YOUR TASK —
Take the lines from the one bearing "Write part 2" to the one bearing "merge_co=(0, 0, height))", inclusive, and reproduce them exactly; include no other line.

INFORMATION PROVIDED —
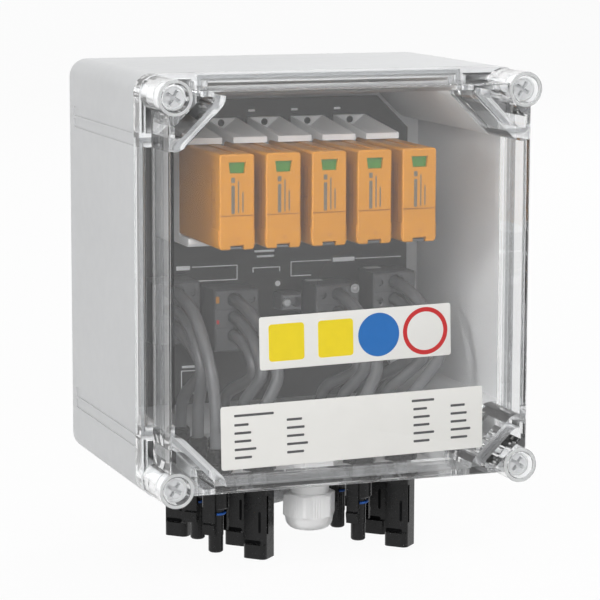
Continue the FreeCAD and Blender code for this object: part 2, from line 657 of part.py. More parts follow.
def make_lid_screw(number, sx, sz):
    """One lid screw: a broad head with a crossed drive, and a plain shank into the base."""
    owner = body("lid_screw_%d" % number)
    profile = sketch(owner, "profile", "XY_Plane")
    head_face = "(%s - head_sunk)" % LID_FRONT
    seat = "(%s - head_sunk - head_height)" % LID_FRONT
    tip = "(base_depth - shank_reach)"
    outline(profile, [
        (0, "-" + tip), ("shank_radius - 0.8", "-" + tip), ("shank_radius", "-" + tip + " - 1.5"),
        ("shank_radius", "-" + seat), ("head_radius", "-" + seat),
        ("head_radius", "-" + head_face + " + 0.5"), ("head_radius - 0.5", "-" + head_face),
        ("head_radius - 1.1", "-" + head_face), ("head_radius - 1.4", "-" + head_face + " + 0.6"),
        (0, "-" + head_face + " + 0.6")])
    turned(profile)
    drive = sketch(owner, "drive", "XZ_Plane", head_face)
    long, short = "(head_radius * 0.62)", "(head_radius * 0.15)"
    outline(drive, [
        ("-" + long, "-" + short), ("-" + short, "-" + short), ("-" + short, "-" + long),
        (short, "-" + long), (short, "-" + short), (long, "-" + short),
        (long, short), (short, short), (short, long),
        ("-" + short, long), ("-" + short, short), ("-" + long, short)])
    pocket(drive, "head_height * 0.6")
    turn = Rotation(Y_AXIS, 90 * number + 32)
    put(owner, signed(sx, SCREW_X), 0, signed(sz, SCREW_Z), turn)


def make_plate():
    """The dark mounting plate behind all the devices."""
    owner = body("mounting_plate")
    sheet_outline = sketch(owner, "sheet", "XZ_Plane", "plate_front - plate_thick")
    outline(sheet_outline, [
        (PLATE_X, PLATE_FOOT + " + plate_cut"), (PLATE_X, PLATE_TOP + " - plate_cut"),
        (PLATE_X + " - plate_cut", PLATE_TOP), ("-" + PLATE_X + " + plate_cut", PLATE_TOP),
        ("-" + PLATE_X, PLATE_TOP + " - plate_cut"), ("-" + PLATE_X, PLATE_FOOT + " + plate_cut"),
        ("-" + PLATE_X + " + plate_cut", PLATE_FOOT), (PLATE_X + " - plate_cut", PLATE_FOOT)])
    pad(sheet_outline, "plate_thick")
    holes = sketch(owner, "holes", "XZ_Plane", "plate_front")
    for across, level in POSTS:
        circle(holes, across, level, "pin_radius + 0.2")
    pocket(holes, "plate_thick + 1")


def make_plate_screws():
    """Four small screws that hold the plate on its posts."""
    screws = []
    for number, (across, level) in enumerate(POSTS, start=1):
        owner = body("plate_screw_%d" % number)
        profile = sketch(owner, "profile", "XY_Plane")
        top = "(plate_front + pin_head_height)"
        outline(profile, [
            (0, "-plate_front + pin_length"), ("pin_radius", "-plate_front + pin_length"),
            ("pin_radius", "-plate_front"), ("pin_head", "-plate_front"),
            ("pin_head", "-" + top + " + 0.8"), ("pin_head - 0.9", "-" + top), (0, "-" + top)])
        turned(profile)
        put(owner, across, 0, level)
        screws.append(owner)
    group("plate_screws", screws)


def module_at(number):
    """The middle of an arrester along X."""
    return "module_middle + (%d) * module_pitch" % (number - 3)


def make_arrester_base(number):
    """The base of an arrester: a C-shaped carrier with blade slots and a screwdriver funnel."""
    owner = body("arrester_base_%d" % number)
    low = "(plug_top - plug_height - plug_gap)"
    high = "(plug_top + plug_gap)"
    lip = "(plug_top + plug_gap + upper_arm)"
    back = "(plug_rear - plug_gap)"
    side = sketch(owner, "side", "YZ_Plane")
    outline(side, [
        ("-plate_front", low + " - lower_arm"), ("-arm_front + 1.5", low + " - lower_arm"),
        ("-arm_front", low + " - lower_arm + 1.5"), ("-arm_front", low), ("-" + back, low),
        ("-" + back, high), ("-arm_front", high), ("-arm_front", lip),
        ("-plate_front", lip + " + base_rise")])
    pad(side, "module_width", centred=True)

    # Funnel: wide and deep at the plate, running out at the lip
    half = "(module_width / 2 - 0.6)"
    rear = sketch(owner, "funnel_rear", "XZ_Plane", "plate_front + funnel_wall")
    outline(rear, [("-" + half, lip + " + base_rise"), (0, lip + " + base_rise - funnel_depth"),
                   (half, lip + " + base_rise"), (half, lip + " + base_rise + 2"),
                   ("-" + half, lip + " + base_rise + 2")])
    front = sketch(owner, "funnel_front", "XZ_Plane", "arm_front - 1")
    outline(front, [("-" + half, lip + " + 0.1"), (0, lip + " - 0.2"), (half, lip + " + 0.1"),
                    (half, lip + " + 2"), ("-" + half, lip + " + 2")])
    funnel = owner.newObject("PartDesign::SubtractiveLoft", owner.Name + "_funnel")
    funnel.Profile = rear
    funnel.Sections = [front]
    funnel.Ruled = True

    hole = sketch(owner, "screw_hole", "XZ_Plane", "plate_front + funnel_wall")
    circle(hole, 0, lip + " + base_rise - funnel_depth / 2 + 0.6", "funnel_hole")
    pocket(hole, "funnel_wall - 0.3")
    slots = sketch(owner, "blade_slots", "XZ_Plane", back)
    for side_of in (-1, 1):
        level = "(plug_top - plug_height / 2 + %d * blade_offset)" % side_of
        reach = "(blade_width / 2 + blade_gap)"
        rectangle(slots, "-blade_thick / 2 - blade_gap", "blade_thick / 2 + blade_gap",
                  level + " - " + reach, level + " + " + reach)
    pocket(slots, "blade_length + 2")
    put(owner, module_at(number))


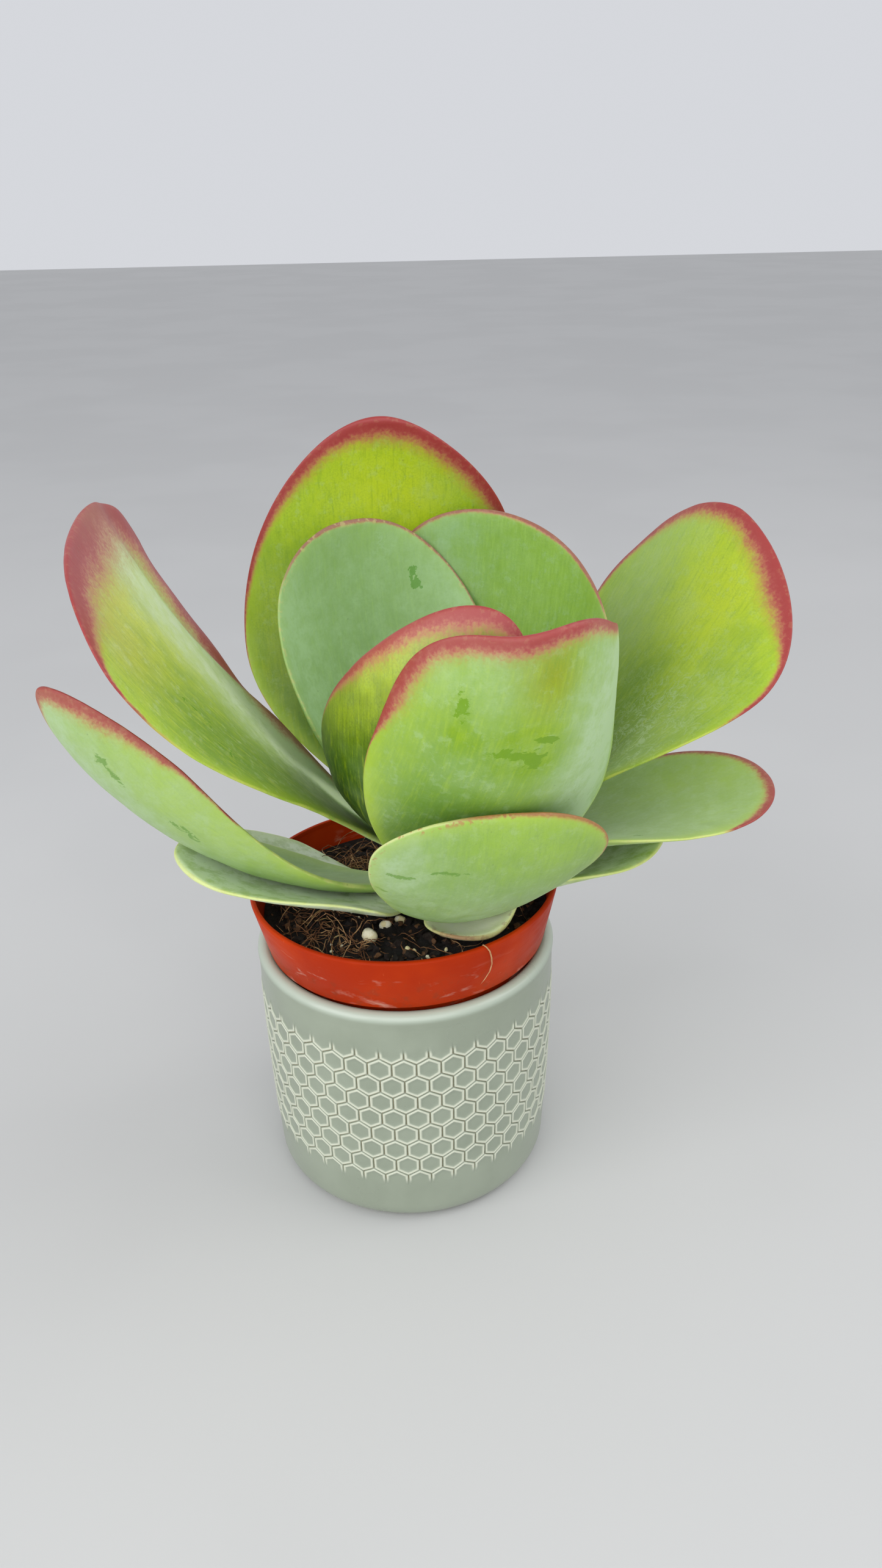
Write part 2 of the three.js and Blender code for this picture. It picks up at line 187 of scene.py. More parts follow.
for v in pot.verts:
    height = TOP_ROW_HEIGHT + v.co.y
    fade = (1 - smooth_share(height, *NECK_FADE)) * smooth_share(height, *FOOT_FADE)
    v[relief] = PLAIN_TONE + (v[relief] - PLAIN_TONE) * fade
    angle = TOP_ROW_TURN + 2 * math.pi * v.co.x / (CELL_COLUMNS * CELL_PITCH)
    radius = barrel_radius(height) + v.co.z * fade
    v.co = Vector((radius * math.sin(angle), -radius * math.cos(angle), height))
bmesh.ops.remove_doubles(pot, verts=pot.verts[:], dist=CELL_WELD)


def draw_out(form, edges, stations):
    # carries an open ring of edges along a wall's profile, one (radius, height) after another
    for radius, height in stations:
        drawn = bmesh.ops.extrude_edge_only(form, edges=edges)["geom"]
        for v in verts_of(drawn):
            outward = v.co.xy.normalized() * radius
            v.co = Vector((outward.x, outward.y, height))
        edges = open_edges(drawn)
    return edges


def close_at_axis(form, edges, height):
    ring = {v for e in edges for v in e.verts}
    bmesh.ops.pointmerge(form, verts=list(ring), merge_co=(0, 0, height))


rims = open_edges(pot.edges)
upper = [e for e in rims if e.verts[0].co.z > POT_BELLY.y]
lower = [e for e in rims if e.verts[0].co.z < POT_BELLY.y]
wall_up = [(barrel_radius(h), h) for h in NECK_RINGS]
wall_up += quarter(LIP_CENTRE.x, LIP_CENTRE.y, LIP_ROUND, 0, 180, LIP_STEPS)
wall_up += quarter(INNER_FOOT - INNER_ROUND, POT_FLOOR + INNER_ROUND, INNER_ROUND, 0, -90, INNER_STEPS)
wall_up += [(r, POT_FLOOR) for r in AXIS_RINGS]
wall_down = [(barrel_radius(h), h) for h in FOOT_RINGS]
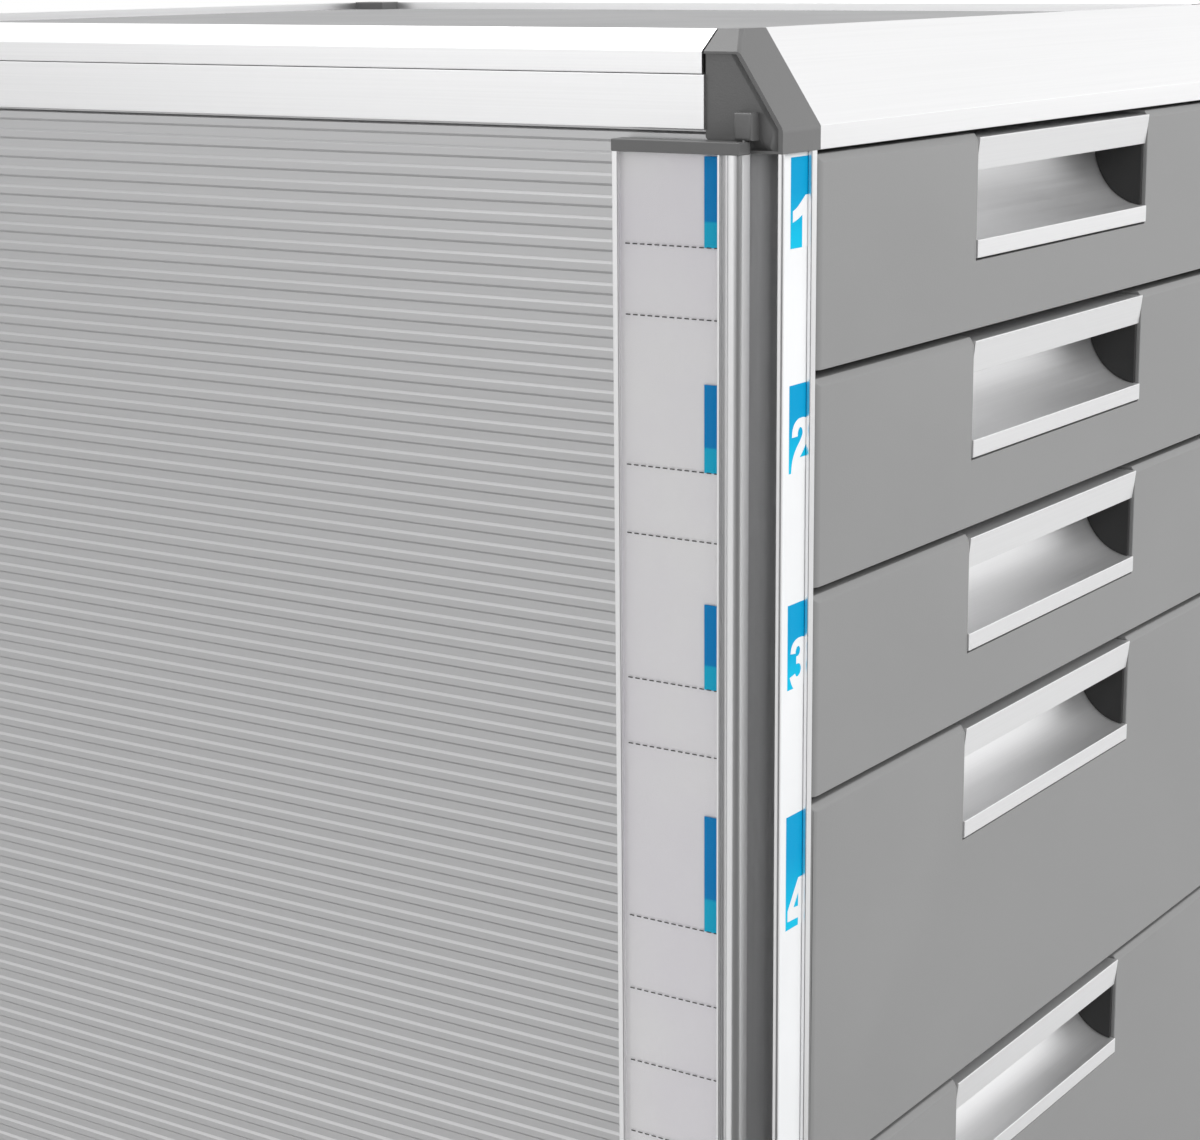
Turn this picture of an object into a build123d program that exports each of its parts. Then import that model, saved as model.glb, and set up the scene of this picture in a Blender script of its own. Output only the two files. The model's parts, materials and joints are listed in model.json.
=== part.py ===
from build123d import *
from math import hypot
import os

os.makedirs("parts", exist_ok=True)

# Desktop drawer organizer: an aluminium frame of posts and rails, joined by moulded corner
# caps, holds grooved side and back panels and five drawers on moulded runners. A hinged card
# holder is folded back against the left side.
# X runs across the front, Y runs from the front to the back and Z is up, with the feet on Z = 0.

# Overall body
opening_width = 262.0
post_width = 15.0
cabinet_depth = 345.0
shallow_pitch = 49.2
deep_pitch = 96.2
shallow_drawers = 3
deep_drawers = 2
foot_height = 5.0
base_height = 14.0
top_height = 25.8

# Front and back posts
post_depth = 19.0
post_wall = 1.4
ridge_width = 1.0
ridge_depth = 1.1
ridge_radius = 0.45
cove_back = 12.2
cove_root = 0.35
cove_depth = 2.5
strip_lip_width = 2.4
strip_lip_thickness = 1.0
strip_undercut = 1.2
strip_slot = 0.6
strip_thickness = 0.4
back_post_radius = 5.0

# Corner caps
cap_overlap = 1.3
cap_length = 19.6
lip_height = 5.2
slope_depth = 13.8
bevel_width = 6.2
bevel_height = 4.6
cap_recess = 0.8
cap_recess_run = 1.7
cap_brow = 0.5
cap_lip_radius = 2.6
cap_bevel_radius = 1.3
pocket_floor = 0.6
pocket_height = 9.0
pocket_fade = 2.0
cap_nick = 3.0
cap_radius = 0.5
spigot_length = 9.0
spigot_clearance = 0.2

# Rails and bands
rail_wall = 1.5
rail_land = 1.2
panel_sink = 2.5
rail_shelf = 5.0
rail_shelf_thickness = 1.7
band_bottom = 4.6
band_top = 16.3
band_gap = 0.12
band_width = 12.0
rail_end_gap = 0.5
base_rail_width = 15.0
base_rail_lift = 1.0

# Panels
top_panel_thickness = 3.0
base_panel_thickness = 3.0
base_panel_sink = 2.0
side_panel_thickness = 3.0
side_panel_recess = 1.0
panel_groove = 3.0
panel_clearance = 0.1
rib_pitch = 4.87
rib_width = 2.25
rib_height = 0.5
rib_slope = 0.6
rib_offset = 0.75
back_panel_thickness = 3.0

# Runner liners
liner_inset = 12.6
liner_thickness = 2.0
runner_reach = 6.8
runner_thickness = 2.0
runner_gap = 0.3
runner_headroom = 0.6
liner_end_gap = 0.3

# Drawer fronts
front_gap = 2.0
front_side_gap = 0.6
front_depth = 18.0
front_wall = 2.4
front_face = 3.0
front_chamfer = 1.65
front_chamfer_depth = 1.2
front_side_radius = 2.4
clip_width = 12.0
clip_height = 7.0
clip_spread = 200.0
clip_pitch = 40.0
tongue_width = 8.0
tongue_height = 3.0
tongue_clearance = 0.2

# Recessed pulls
pull_width = 104.0
pull_height = 29.0
pull_drop = 0.95
pull_lip = 7.9
pull_sill = 4.4
pull_depth = 15.0
pull_wall = 1.5
pull_proud = 0.35
pull_slant = 0.6
pull_clearance = 0.15
pull_shadow_gap = 0.6
pull_end_thickness = 1.2
pull_end_clearance = 0.1
pull_end_setback = 1.0
pull_cheek = 2.0

# Trays
tray_side_gap = 0.5
flange_width = 6.5
flange_thickness = 2.0
tray_length = 306.0
tray_wall = 2.2
tray_floor_gap = 3.0
tray_headroom = 4.4
tray_corner_radius = 8.0
tray_floor_chamfer = 2.5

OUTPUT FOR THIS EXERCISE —
Write part 2 of the three.js and Blender code for this picture. It picks up at line 187 of scene.py. More parts follow.
for v in pot.verts:
    height = TOP_ROW_HEIGHT + v.co.y
    fade = (1 - smooth_share(height, *NECK_FADE)) * smooth_share(height, *FOOT_FADE)
    v[relief] = PLAIN_TONE + (v[relief] - PLAIN_TONE) * fade
    angle = TOP_ROW_TURN + 2 * math.pi * v.co.x / (CELL_COLUMNS * CELL_PITCH)
    radius = barrel_radius(height) + v.co.z * fade
    v.co = Vector((radius * math.sin(angle), -radius * math.cos(angle), height))
bmesh.ops.remove_doubles(pot, verts=pot.verts[:], dist=CELL_WELD)


def draw_out(form, edges, stations):
    # carries an open ring of edges along a wall's profile, one (radius, height) after another
    for radius, height in stations:
        drawn = bmesh.ops.extrude_edge_only(form, edges=edges)["geom"]
        for v in verts_of(drawn):
            outward = v.co.xy.normalized() * radius
            v.co = Vector((outward.x, outward.y, height))
        edges = open_edges(drawn)
    return edges


def close_at_axis(form, edges, height):
    ring = {v for e in edges for v in e.verts}
    bmesh.ops.pointmerge(form, verts=list(ring), merge_co=(0, 0, height))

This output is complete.